Helion XP and XQ both have 13 different electronic reticles.
One of the amazing advantages of using the XP and XQ series is having an integrated video recorder and storage facility. This means that you can capture and automatically save images and videos of your hunting moments.
Both products are compatible with Android and IOS mobile.
You can transfer data from your riflescope to your mobile units via the Stream Vision application.
You can view images in real-time mode, and you can also use your smartphone as a remote control.
XP and XQ scopes, especially the new ones, feature an impressive array of special functions aside from the digital zoom option and video recording and streaming facility.
Either device comes with a frost-resistant AMOLED display for a high-quality performance even at extreme temperatures.
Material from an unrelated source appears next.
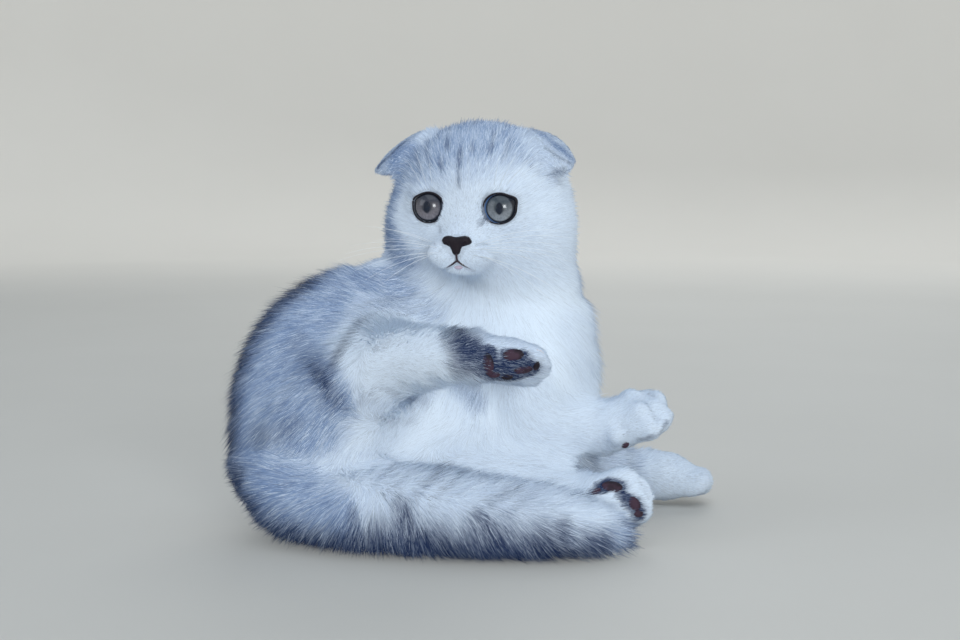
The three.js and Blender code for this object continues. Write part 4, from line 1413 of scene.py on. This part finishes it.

These two Pulsar products have a B-Pack power supply consisting of a quick-detach, rechargeable lithium battery. They also have external power sources, such as power banks. Both have relatively long battery longevity. Even with the battery inside, they aren’t heavy.
These scopes can save three types of zeroing profiles for different calibers and weapons. The zeroing profiles allow you to adjust and zero your thermal scope at varying distances easily.
Pulsar XQ vs XP- Wrapping Up
Both the Pulsar XP and XQ series feature unique LRF technology that makes hunting and rescue operations a breeze regardless of lighting and weather conditions and topographical features.
It can be a bit tricky to choose which one to use, especially that new Pulsar products are introduced in the market. The higher the model, the more advanced the ergonomics, electronic components, software, and performance you will get.
If you want much clearer and sharper sight pictures, XP models (XP38/XP50) are the best options.
If you want a cheaper and good-enough model, then XQ models (XQ38/XQ50) are your practical options.